Buddha statue finds sanctuary in National Museum

Wednesday, 05 December 2012

Khouth Sophak Chakrya
Phnom Penh Post

A bronze Buddha statue is presented to the National Museum yesterday by Venerable Kong Pisey (L) and city hall officials. Photograph: Pha Lina/Phnom Penh Post
A small bronze statue no bigger than a child was stolen and recovered so many times from the Sambor pagoda, in Phnom Penh’s Dangkor district, that the monks there decided to cover up its alluring artwork by painting it yellow.

Thieves, however, saw past the disguise and ran off with it again — at which point everyone agreed that a higher measure of security was in order.

“I and the pagoda committee and followers were concerned, so we made a unanimous decision to offer it to City Hall for keeping it in the National Museum,” Venerable Kong Pisey, the pagoda’s chief monk, said.

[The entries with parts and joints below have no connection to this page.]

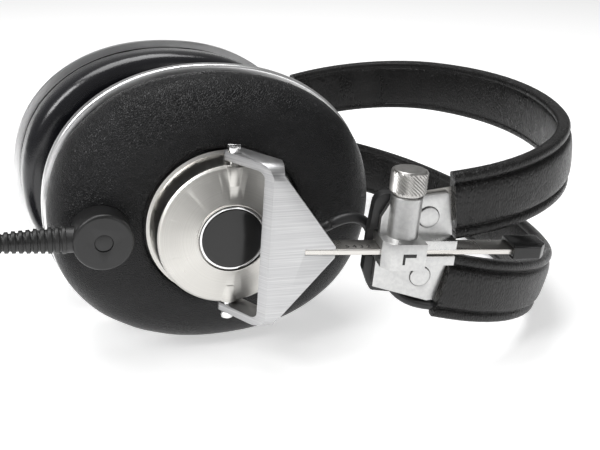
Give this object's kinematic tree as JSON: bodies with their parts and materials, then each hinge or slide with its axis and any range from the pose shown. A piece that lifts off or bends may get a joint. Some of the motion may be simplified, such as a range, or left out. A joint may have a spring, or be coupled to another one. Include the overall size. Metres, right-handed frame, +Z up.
{
  "type": "headphones",
  "caption": "Closed-back over-ear stereo headphones with a split leather headband, sliding steel arms and clamps, leather-covered ear cups and a coiled cord, lying on one side.",
  "frame": {"origin": "centre of the underside of the bounding box of everything but the free cord, on the surface the headphones lie on", "axes": "+X from the ear cups to the crown of the headband, +Y from the left side to the right side, +Z up"},
  "size_m": [0.3175, 0.1726, 0.1004],
  "materials": {
    "cover_leather": "soft black leather, fine grain",
    "pad_vinyl": "glossy black vinyl",
    "strap_leather": "black leather, creased",
    "shell": "moulded black",
    "black_gloss": "polished black",
    "black_matte": "satin black",
    "foam": "dark grey open foam",
    "cone": "paper",
    "chrome": "polished",
    "steel": "flat polished",
    "magnet": "bare",
    "turned_aluminium": "turned, satin",
    "brushed_aluminium": "brushed",
    "cast_aluminium": "satin",
    "rubber": "satin",
    "cord": "satin black sheath"
  },
  "bodies": {
    "headband": {"strap_upper": "strap_leather", "strap_lower": "strap_leather", "strap_core_upper": "steel", "strap_core_lower": "steel", "clamp_casting_left": "cast_aluminium", "backing_plate_left": "black_matte", "band_rivets_left": "cast_aluminium", "cup_lead_left": "cord", "clamp_casting_right": "cast_aluminium", "backing_plate_right": "black_matte", "band_rivets_right": "cast_aluminium", "cup_lead_right": "cord"},
    "arm_left": {"yoke_left": "brushed_aluminium", "pivot_screws_left": "chrome", "slider_arm_left": "steel", "arm_end_cap_left": "black_gloss"},
    "cup_left": {"cup_cover_left": "cover_leather", "cup_shell_left": "shell", "chrome_ring_left": "chrome", "baffle_left": "shell", "driver_basket_left": "steel", "driver_magnet_left": "magnet", "driver_cone_left": "cone", "ear_pad_left": "pad_vinyl", "pad_foam_left": "foam", "hub_housing_left": "turned_aluminium", "hub_cap_left": "black_gloss", "hub_cap_ring_left": "chrome", "cable_puck": "black_matte", "puck_plug": "black_matte", "strain_relief": "rubber", "cord_run": "cord", "cord_coil": "cord", "cord_tail": "cord", "plug_shell": "black_gloss", "plug_shaft": "chrome"},
    "thumb_left": {"thumbscrew_left": "chrome"},
    "arm_right": {"yoke_right": "brushed_aluminium", "pivot_screws_right": "chrome", "slider_arm_right": "steel", "arm_end_cap_right": "black_gloss"},
    "cup_right": {"cup_cover_right": "cover_leather", "cup_shell_right": "shell", "chrome_ring_right": "chrome", "baffle_right": "shell", "driver_basket_right": "steel", "driver_magnet_right": "magnet", "driver_cone_right": "cone", "ear_pad_right": "pad_vinyl", "pad_foam_right": "foam", "hub_housing_right": "turned_aluminium", "hub_cap_right": "black_gloss", "hub_cap_ring_right": "chrome"},
    "thumb_right": {"thumbscrew_right": "chrome"}
  },
  "joints": [
    {"name": "arm_left_slide", "type": "slide", "parent": "headband", "child": "arm_left", "axis": [-0.9815, 0.1788, 0.0686], "range_m": [-0.012, 0.0135], "deforming": ["cup_lead_left"]},
    {"name": "cup_left_swivel", "type": "hinge", "parent": "arm_left", "child": "cup_left", "pos_m": [-0.04119, -0.05234, 0.05001], "axis": [0.0698, 0, 0.9976], "range_deg": [-4, 8]},
    {"name": "thumbscrew_left_turn", "type": "hinge", "parent": "headband", "child": "thumb_left", "pos_m": [0.01175, -0.07281, 0.06635], "axis": [0.0698, 0, 0.9976], "range_deg": [0, 360]},
    {"name": "arm_right_slide", "type": "slide", "parent": "headband", "child": "arm_right", "axis": [-0.9815, -0.1788, 0.0686], "range_m": [-0.0195, 0.006], "deforming": ["cup_lead_right"]},
    {"name": "cup_right_swivel", "type": "hinge", "parent": "arm_right", "child": "cup_right", "pos_m": [-0.04855, 0.05234, 0.05052], "axis": [0.0698, 0, 0.9976], "range_deg": [-8, 4]},
    {"name": "thumbscrew_right_turn", "type": "hinge", "parent": "headband", "child": "thumb_right", "pos_m": [0.01175, 0.07415, 0.06635], "axis": [0.0698, 0, 0.9976], "range_deg": [0, 360]}
  ]
}
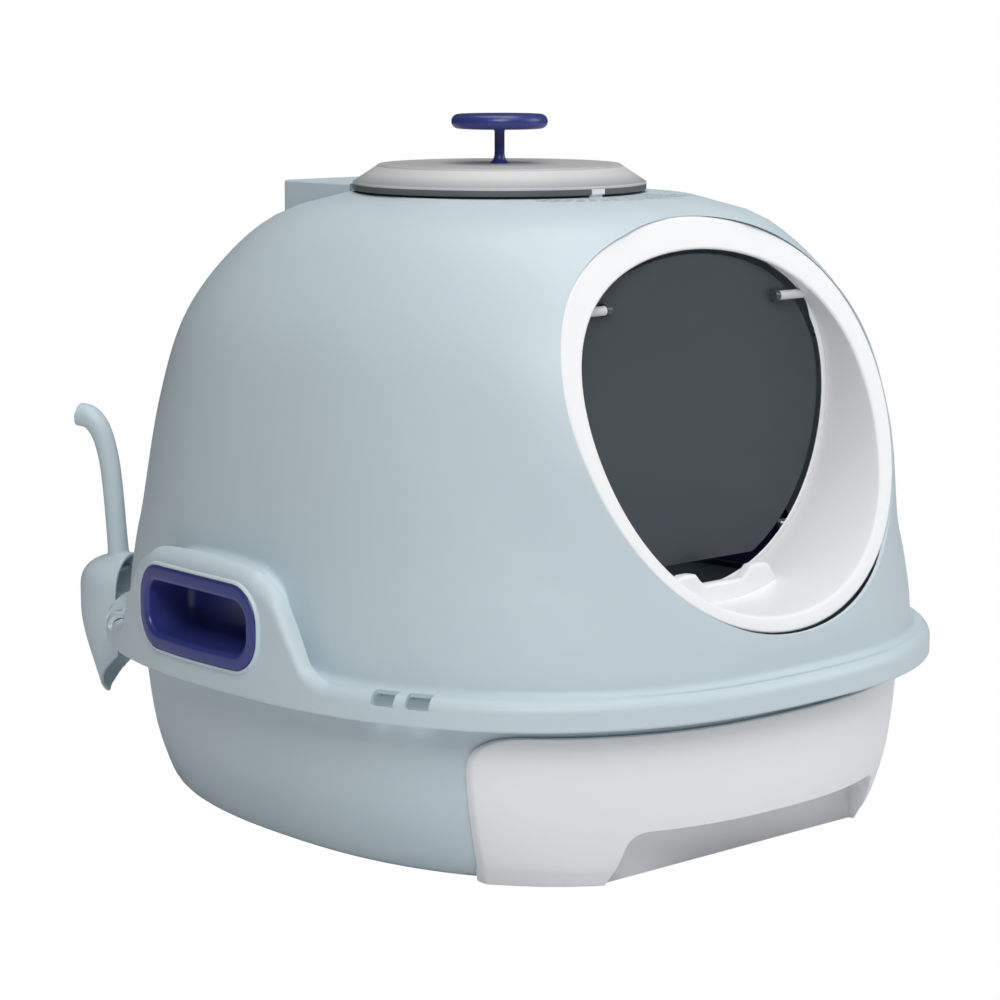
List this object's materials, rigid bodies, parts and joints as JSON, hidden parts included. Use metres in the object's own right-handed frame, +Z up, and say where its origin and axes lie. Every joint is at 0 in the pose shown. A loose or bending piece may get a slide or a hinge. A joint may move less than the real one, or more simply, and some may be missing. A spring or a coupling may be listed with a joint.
{
  "type": "covered litter box",
  "caption": "Covered litter box with a front drawer, lift-off dome hood, entry ring with a swinging flap, flip lid over a filter, side hand-holds and a hanging scoop.",
  "frame": {"origin": "on the floor under the middle of the pan and the hood's rim", "axes": "+Z up, the entry and the drawer face -Y, +X to the right of someone who looks at the entry"},
  "size_m": [0.5126, 0.5637, 0.4634],
  "materials": {
    "shell_plastic": "satin moulded plastic",
    "white_plastic": "satin moulded plastic",
    "blue_plastic": "satin moulded plastic",
    "frosted_plastic": "frosted",
    "smoky_plastic": "smoky, smooth",
    "pin_plastic": "satin",
    "black_rubber": "matte",
    "charcoal_felt": "felted fibre",
    "steel": "zinc plated"
  },
  "bodies": {
    "pan": {"base_shell": "shell_plastic"},
    "drawer": {"litter_tray": "white_plastic", "drawer_front": "white_plastic", "drawer_screw_left": "steel", "drawer_screw_right": "steel"},
    "hood": {"hood_shell": "shell_plastic", "entry_collar": "white_plastic", "flap_frame": "white_plastic", "flap_pin_left": "pin_plastic", "flap_pin_right": "pin_plastic", "collar_screw_1": "steel", "collar_screw_2": "steel", "collar_screw_3": "steel", "collar_screw_4": "steel", "handle_insert_left": "blue_plastic", "handle_insert_right": "blue_plastic", "lid_hinge_pin": "steel", "lid_seal": "black_rubber", "lid_catch": "white_plastic", "filter_tray": "white_plastic", "charcoal_filter": "charcoal_felt"},
    "flap": {"entry_flap": "smoky_plastic"},
    "lid": {"vent_lid": "frosted_plastic", "lid_knob": "blue_plastic", "knob_screw": "steel"},
    "scoop": {"scoop": "shell_plastic"}
  },
  "joints": [
    {"name": "drawer_slide", "type": "slide", "parent": "pan", "child": "drawer", "axis": [0, -1, 0], "range_m": [0, 0.36]},
    {"name": "hood_lift", "type": "slide", "parent": "pan", "child": "hood", "axis": [0, 0, 1], "range_m": [0, 0.25]},
    {"name": "flap_swing", "type": "hinge", "parent": "hood", "child": "flap", "pos_m": [0, -0.1697, 0.349], "axis": [1, 0, 0], "range_deg": [-60, 75]},
    {"name": "lid_hinge", "type": "hinge", "parent": "hood", "child": "lid", "pos_m": [0, 0.119, 0.4186], "axis": [-1, 0, 0], "range_deg": [0, 95]},
    {"name": "scoop_lift", "type": "slide", "parent": "hood", "child": "scoop", "axis": [0, 0, 1], "range_m": [0, 0.15]}
  ]
}
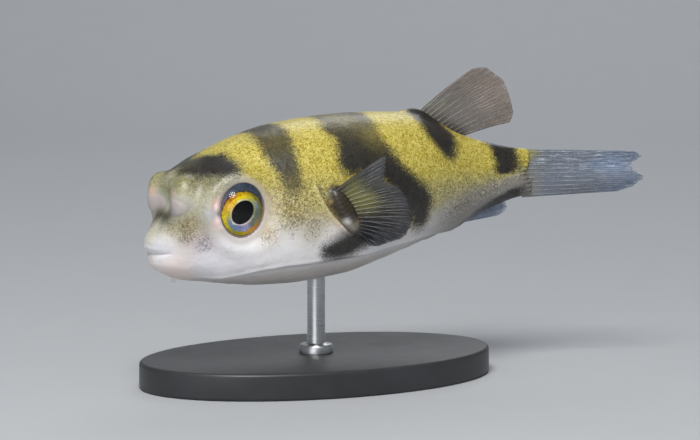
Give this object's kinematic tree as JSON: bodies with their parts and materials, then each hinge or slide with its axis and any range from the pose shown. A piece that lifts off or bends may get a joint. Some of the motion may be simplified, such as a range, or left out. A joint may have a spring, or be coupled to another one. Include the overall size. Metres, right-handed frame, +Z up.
{
  "type": "freshwater pufferfish, still model on a display stand",
  "caption": "Life-size small banded freshwater puffer with rounded body, short fins and a curved tail, held over a plain oval stand by one rod.",
  "frame": {"origin": "centre of the underside of the stand's base, on the floor", "axes": "+Z up, +X towards the fish's tail along the base's long axis, the fish's left side towards -Y"},
  "size_m": [0.0596, 0.027, 0.0343],
  "materials": {
    "banded_skin": "wet skin, lemon yellow with dark olive bars over a white belly",
    "pale_skin": "wet skin, pale pinkish white",
    "eye": "clear wet cornea over a gold iris and a black pupil",
    "fin": "thin translucent membrane over bony rays",
    "stand_paint": "satin dark grey",
    "stand_steel": "fine satin"
  },
  "bodies": {
    "root": {"head": "banded_skin", "trunk": "banded_skin", "tail_stalk": "banded_skin", "upper_lip": "pale_skin", "lower_lip": "pale_skin", "nasal_lobe_left": "pale_skin", "nasal_lobe_right": "pale_skin", "eye_left": "eye", "eye_right": "eye", "pectoral_base_left": "banded_skin", "pectoral_base_right": "banded_skin", "pectoral_fin_left": "fin", "pectoral_fin_right": "fin", "dorsal_fin": "fin", "anal_fin": "fin", "caudal_fin": "fin", "stand_base": "stand_paint", "stand_rod": "stand_steel"}
  },
  "joints": []
}
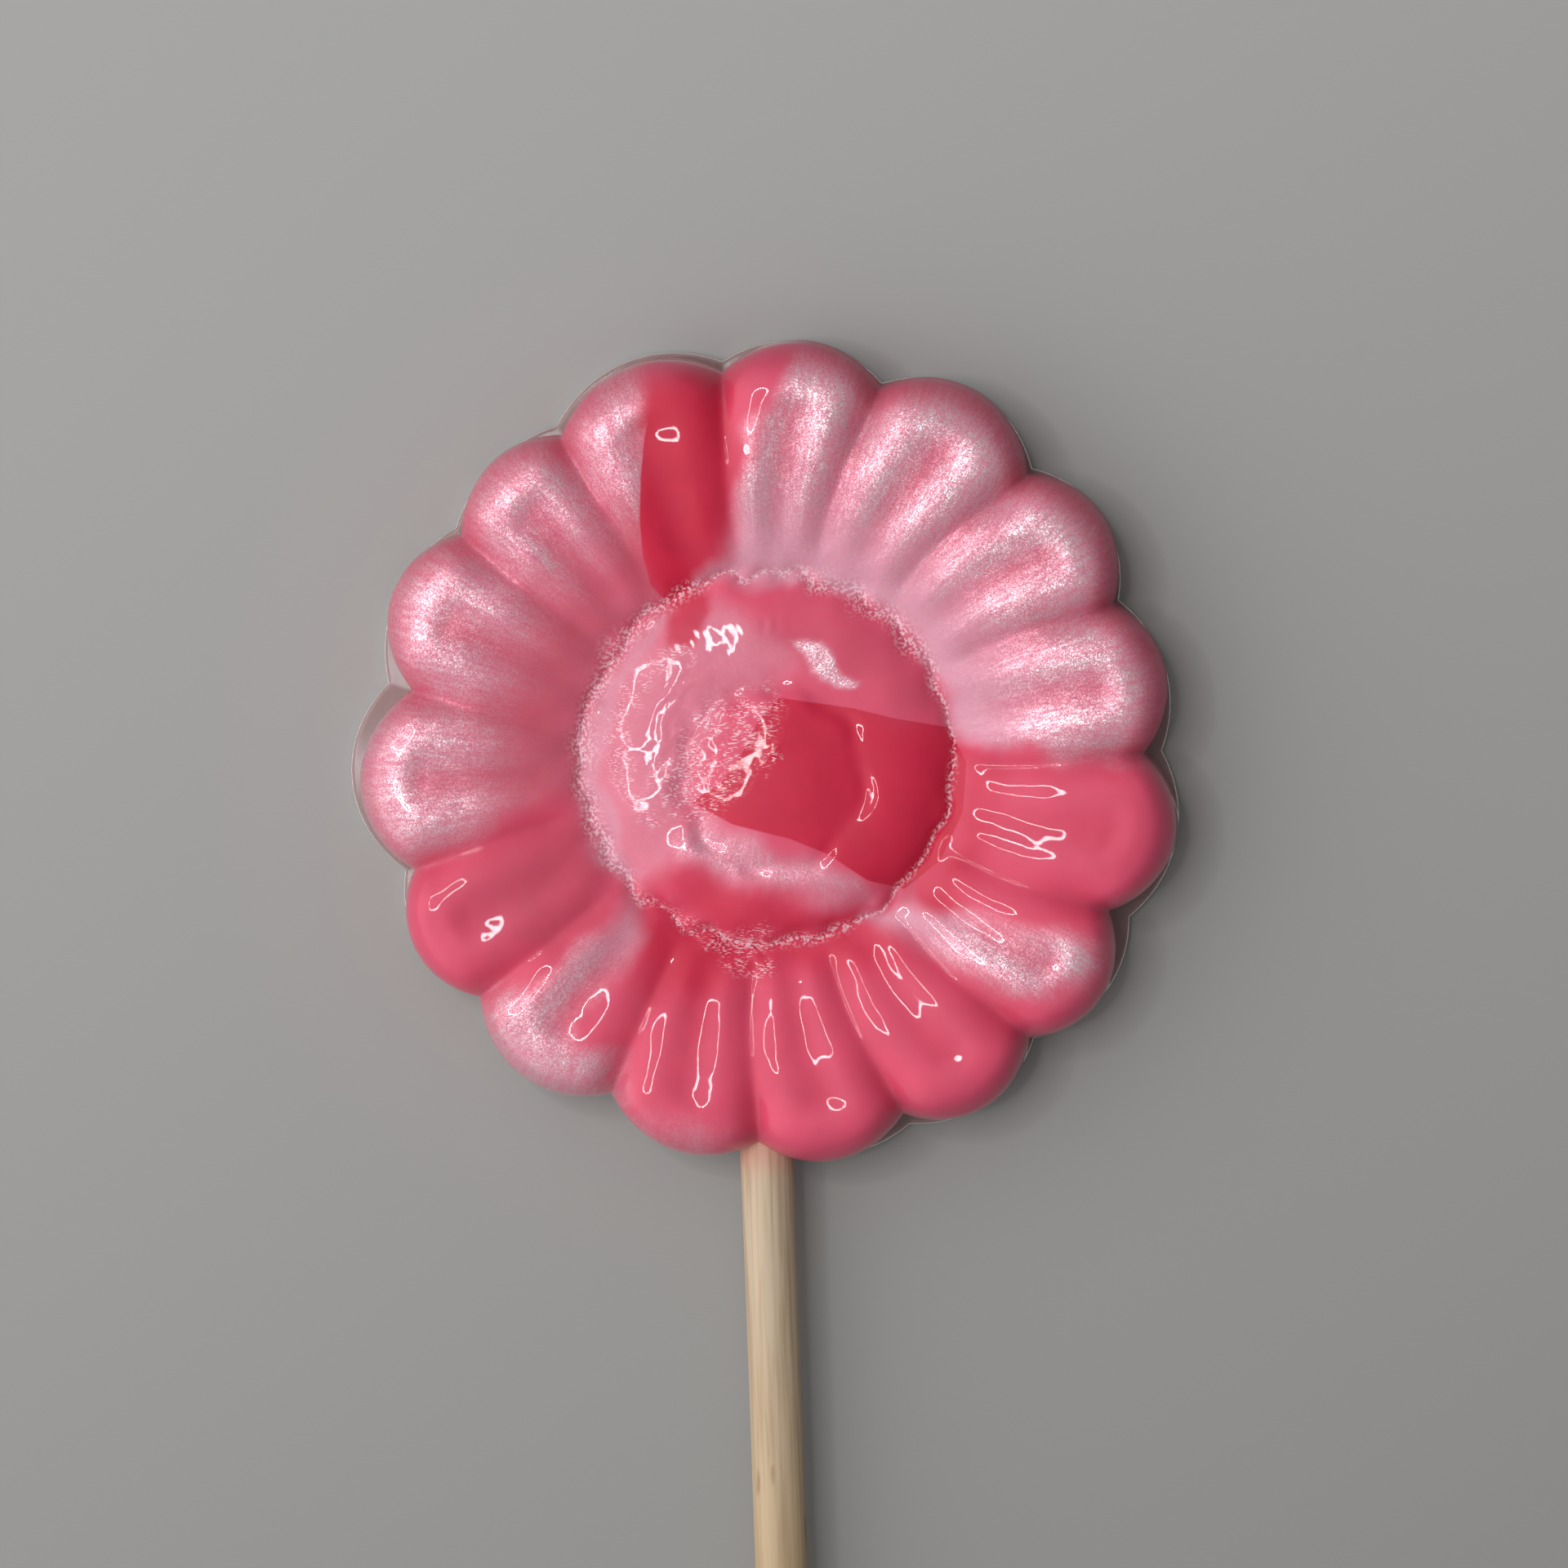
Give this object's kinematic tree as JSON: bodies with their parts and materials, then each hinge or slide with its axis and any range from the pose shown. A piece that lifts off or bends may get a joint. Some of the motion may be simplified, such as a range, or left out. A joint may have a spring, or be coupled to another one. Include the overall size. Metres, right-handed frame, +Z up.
{
  "type": "flower lollipop",
  "caption": "Flower-shaped boiled-sugar lollipop with a raised lobed dome inside rounded petals, on a plain round wooden stick, lying on its flat back.",
  "frame": {"origin": "centre of the flower's flat back", "axes": "+Z up out of the flower's face, +Y from the stick towards the flower's top, so the stick runs along -Y"},
  "size_m": [0.0631, 0.19, 0.0092],
  "materials": {
    "candy": "glossy boiled sugar, marbled pearl pink and clear raspberry red",
    "wood": "raw pale wood, fine grain"
  },
  "bodies": {
    "root": {"flower_head": "candy", "stick": "wood"}
  },
  "joints": []
}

“In the past, the fingers of this statue were covered by gold and diamonds, but they were cut out after it was stolen.”

Museum director Kong Vireak believes the statue, a dark-green bronze cast depicting Buddha cross-legged in meditation, is roughly 100 years old.

It was handed over to the museum in an official ceremony yesterday during which it was displayed resting on a table.

Restoration workers had rubbed off most of the yellow paint, though smudges on the statue’s face could still be seen.

“We have registered it in our list to ensure it isn’t lost, and we will exhibit it in the National Museum for... visitors and researchers,” Vireak said.

The statue will first undergo further restoration and scrutiny to determine its origins.

Donations, especially donations out of the blue, are nothing new for the museum.

“It happens several times a year, given by local people, villagers, sometimes even from foreigners,” Vireak said.

For the statue, a tumultuous journey is over.

Kong Pisey, who attended the handover yesterday, said he had asked locals to do the paint job after the statue had been stolen and found in a rice field.

When it disappeared yet again, villagers tracked it down for the last time.

Phnom Penh deputy governor Toch Sarom said she expected the museum would give the statue a safe home.